Son muchos los padres de familia que conservan en su corazón un resentimiento contra sus hijos. Hijos que en un principio eran buenos, con el tiempo se fueron convirtiendo, a la vista de sus progenitores en personas egoístas y soberbias, en personas que únicamente ven por sus propios intereses, y de esa manera se olvidan de devolver aunque sólo sea un poco de lo mucho que recibieron. Por la vida tan acelerada que llevan, no se han dado cuenta que su padre ha perdido por el avance de los años, una gran parte de su energía, de su vitalidad y de su vista; camina lento, le duelen las piernas, y hace un gran esfuerzo para seguir trabajando porque no se quiere rendir, porque no desea claudicar. No se han enterado que lleva muy poco dinero en los bolsillos, que se ha encorvado porque siente que lleva un bulto pesado en las espaldas. No han observado que los sigue amando y que los busca a pesar de no ser correspondido. A pesar de que pasan frente a su casa y no se detienen para visitarlo. No se han dado cuenta que se le olvidan las cosas, y que en las cuentas que hace el viejo, ya le queda poco tiempo de vida. Al estar solo se le nublan los ojos, y se refugia en esos recuerdos de años anteriores cuando aún conservaba la esperanza.

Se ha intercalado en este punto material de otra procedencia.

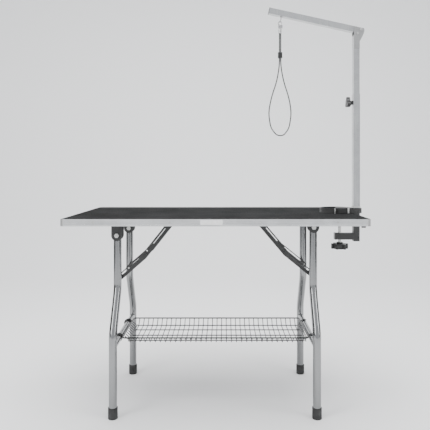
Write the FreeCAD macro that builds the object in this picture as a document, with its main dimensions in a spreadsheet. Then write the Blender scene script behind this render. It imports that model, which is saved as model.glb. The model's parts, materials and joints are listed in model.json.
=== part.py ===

Siempre he pensado -y estoy convencido, que el amor no se limosnea, que el amor no se puede exigir, por tratarse de algo espontáneo, limpio, transparente, espiritual y desinteresado. Sin embargo, hay casos muy especiales en los cuales duelen tanto la frialdad y la indiferencia de los hijos, que el corazón se rebela y tenemos la necesidad de ir a buscarlos otra vez, para decirles que los amamos a pesar de todo, a pesar del rechazo constante y del silencio que tanto daño nos causa. Es bueno dar amor y esperar que te lo devuelvan con creces, pero si no existe reciprocidad alguna, depositemos nuestro sentimiento en el corazón mismo de Jesucristo, y pidiéndole fortaleza, ofrezcámosle nuestro dolor por alguna intención que valga la pena.
Necesitamos acompañar a nuestros viejos, escuchar sus relatos y preocuparnos por sus necesidades. Su sacrificio, sabiduría, paciencia, ternura, lucha y esfuerzo, todo ello se irá derrumbando como los viejos árboles que se inclinan y finalmente mueren en la tierra agreste que los vio nacer.
Permite Señor, que los hijos comprendan a sus padres, que permanezcan orgullosos de él, que no lo ignoren por sentirse ahora jóvenes, sanos y fuertes; que sepan tener tacto, pero sobre todo amor. Concede a los hijos el respeto hacia sus padres, a pesar de que éstos ya no cuenten con dinero, y que su autoridad siga siendo la directriz que guíe a la familia. Que sus canas sean el recuerdo de muchas batallas que libraron, pero también el justo reconocimiento de que finalmente no perdieron la guerra. Permite Señor que no existan pleitos legales de los hijos demandando a sus padres. Que el padre jamás maldiga a sus hijos y que de él únicamente reciba bendiciones. Que tengan paz espiritual y tranquilidad económica los últimos años de su vida, y que no consideren que vivieron en vano por todas las mortificaciones que los hijos les causen.